A vague statement that “the OFW wronged me” is not enough. Precision matters, especially where the worker is abroad and factual reconstruction is harder.
XIX. Common Misconceptions
Misconception 1: A complaint against an OFW must always be filed with a labor agency
False. Many complaints are criminal, civil, or family-law matters, not labor disputes.
Misconception 2: Foreign employers can automatically blacklist or legally punish an OFW in the Philippines
False. Allegations must still pass through proper legal or regulatory mechanisms.
Misconception 3: An OFW cannot be sued while abroad
False. Proceedings may still be initiated, although enforcement and participation may be more complicated.
Misconception 4: Every agency charge is valid because the worker signed a contract
False. Contract terms may be unenforceable if contrary to law, public policy, or worker protection standards.
Misconception 5: Failure to remit money to relatives is always a crime
False. Legal liability depends on the existence of a recognized legal obligation and the nature of the conduct.
Misconception 6: Debt complaints automatically become estafa cases
False. Nonpayment alone is generally not enough for criminal fraud.
XX. Practical Legal Consequences for the OFW
A complaint against an OFW may result in one or more of the following, depending on the case:
- criminal investigation;
- filing of an information in court;
- arrest or warrant issues;
- civil damages exposure;
- support orders;
- protection orders in family-law settings;
- administrative sanctions;
- deployment-related consequences;
- notation in agency or regulatory records;
- reputational damage;
- and difficulties in future overseas employment processing.
The seriousness of the consequence depends not on OFW status but on the legal nature of the complaint and the evidence behind it.
XXI. Complaints Must Be Distinguished from Harassment
Not every threatened “case” against an OFW is a real case.

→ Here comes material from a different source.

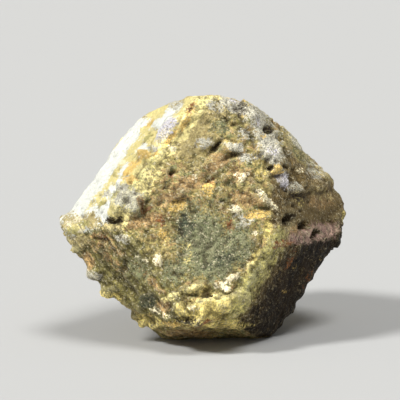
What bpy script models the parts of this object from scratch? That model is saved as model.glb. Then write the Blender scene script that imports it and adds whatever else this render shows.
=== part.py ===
"""A garnet crystal, in metres with +Z up and its best face towards -Y.

It is one worn rhombic dodecahedron. The crystal is cut from a block by its face planes and
meshed evenly. Then it is weathered: its edges are worn round, and crusts, ledges, lumps, pits
and grooves are raised or sunk in its surface. A flat is cut underneath, and it rests on that.
"""

import math
from collections import namedtuple

import bmesh
import bpy
import numpy as np
from mathutils import Matrix, Vector, noise

NAME = "garnet_crystal"
MM = 0.001
BLOCK_SIDE = 70.0  # mm, the block that the crystal is cut from
MESH_SIZE = 0.75  # mm, the side of the squares that the surface is shaped with
TRIANGLES = 9000  # of the finished crystal

# How the crystal's own axes are set in the part's, in degrees.
LEAN_FORWARD = 21.0
ROLL = 1.0
TURN = 8.7

# The crystal's centre in mm. Its height above the seat decides how wide the seat is.
CENTRE = Vector((-0.1, -0.7, 14.4))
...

Sometimes agencies, private persons, lenders, or even family members use the idea of a complaint to pressure the worker into:
- paying disputed sums,
- surrendering rights,
- returning to abusive employment,
- or making admissions.
A valid complaint must have:
- a legal basis,
- factual support,
- and proper forum.
Bare threats, unsupported accusations, and coercive messaging are not substitutes for lawful proceedings.
XXII. Legal Bottom Line
The most accurate legal statement is this:
A complaint against an Overseas Filipino Worker in the Philippines is governed not by a single OFW complaint regime, but by the ordinary rules of criminal, civil, family, labor, administrative, and overseas employment law, depending on the nature of the accusation.
The key questions are:
- What act is being complained of?
- Did it happen in the Philippines or abroad?
- Is the claim criminal, civil, family-related, labor-related, or administrative?
- Who is the complainant?
- What evidence exists?
- Which body has jurisdiction?
OFW status matters, but it does not change the fundamental need to classify the complaint correctly.
XXIII. Final Synthesis
In Philippine law, a complaint against an OFW can take many forms: a prosecutor’s case, a civil collection suit, a family-law proceeding, an administrative complaint tied to overseas deployment, or a dispute originating from a foreign employer or recruitment agency. The worker’s overseas status may affect evidence, logistics, and regulatory implications, but it does not alter the basic legal truth that liability must rest on a proper cause of action.
The sound approach is always to identify the exact theory of the case. A foreign employer’s grievance is not automatically a crime. A family quarrel is not automatically a labor matter. An agency accusation is not automatically enforceable. A private debt is not automatically estafa. And an OFW, though protected by law as a worker, remains fully accountable under Philippine law for actionable conduct.
That is the governing framework for understanding complaints against OFWs in the Philippine context.